Название движения пошло от имени Доната, одного из первых епископов Карфагена (313–355), возглавившего протест против кафолических практик. Донатисты строили свои обвинения на том, что в дни Диоклетианова гонения некие епископы-католики сами отдали Священное Писание и позволили его сжечь. Такое деяние, настаивали донатисты, было тяжким грехом отступничества. А сейчас те же епископы, согрешившие столь тяжко, возводят в сан католических пастырей! Значит, говорили донатисты, это не католики, а мы составляем истинную Церковь Христову! В дни Августина донатисты широко распространились в Северной Африке, а кое-где и составляли большинство.
Августин отверг донатистский взгляд на «Церковь чистых». До дня Страшного Суда, сказал он, Церковь должна быть разнородной. В ней и плохие, и хорошие люди. Сам Иисус говорил о пшенице и плевелах! (Мф 13:24–30). Правда, Августин, ссылаясь на эту притчу, не обратил внимания на то, что Иисус говорил не о Церкви, а обо всем мире.

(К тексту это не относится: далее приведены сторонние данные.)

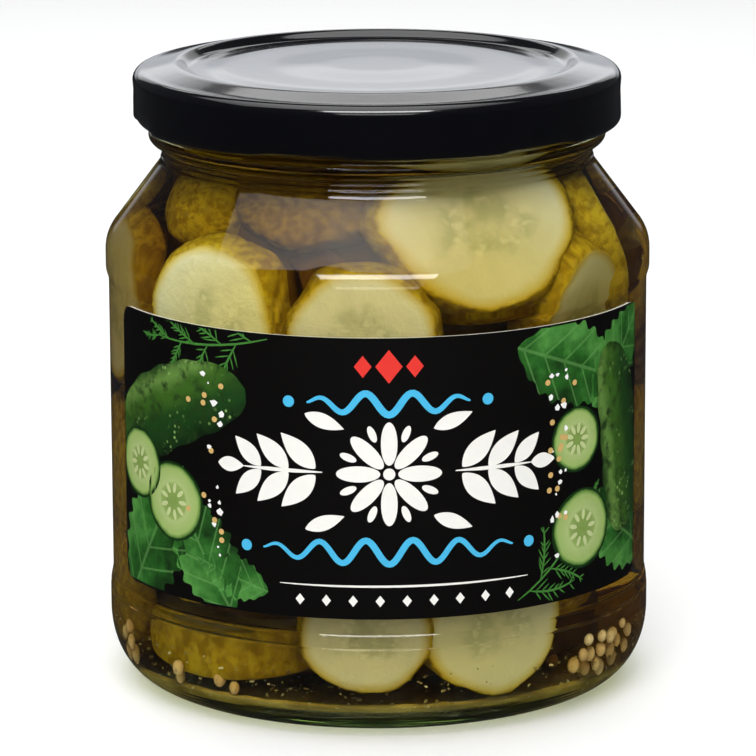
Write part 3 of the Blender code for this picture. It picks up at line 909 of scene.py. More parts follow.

Августин изложил и новое понимание таинств. Донатисты утверждали, что истинность таинства зависит от нравственной репутации служителя. Августин сказал: нет. Таинство принадлежит не служителю, но Христу. Деяния священника – это деяния Божьи, ибо Бог вложил свои таинства в руки священника, должным образом посвященного в духовный сан. Священник должен лишь знать, что передает благодать Божью всей Церкви – и ему уготована роль канала для благодати, даруемой членам Церкви.
Так Августин, чье слово значило очень много, выразил согласие с воззрениями, признающими божественную власть духовенства в Церкви. К слову, в средневековом католичестве эти взгляды достигли очень плачевных крайностей.
Защищая Католическую Церковь в противостоянии с донатистами, Августин стал поддерживать и другую идею: насильственное подавление соперников. Сперва он резко высказывался против насилия, но мало-помалу стал думать иначе. Донатисты противились все сильней, власти тоже давили, и в конце концов Августин сказал: да, религиозные споры можно решать силой, и деяние, что кажется суровым, возможно, заставит обидчика осознать справедливость этого деяния. Разве не сказал в притче сам Господь: «Убеди прийти, чтобы наполнился дом мой»? (Лк 14:23). И потому много позже, даже спустя века, те, кто оправдывал беспощадные действия инквизиции против инакомыслящих христиан, могли ссылаться на авторитет Августина.
О грехе и благодати
Если конфликт с донатистами потребовал от Августина проявить себя служителем Церкви, то споры с пелагианством пробудили его внимание к спасению по благодати.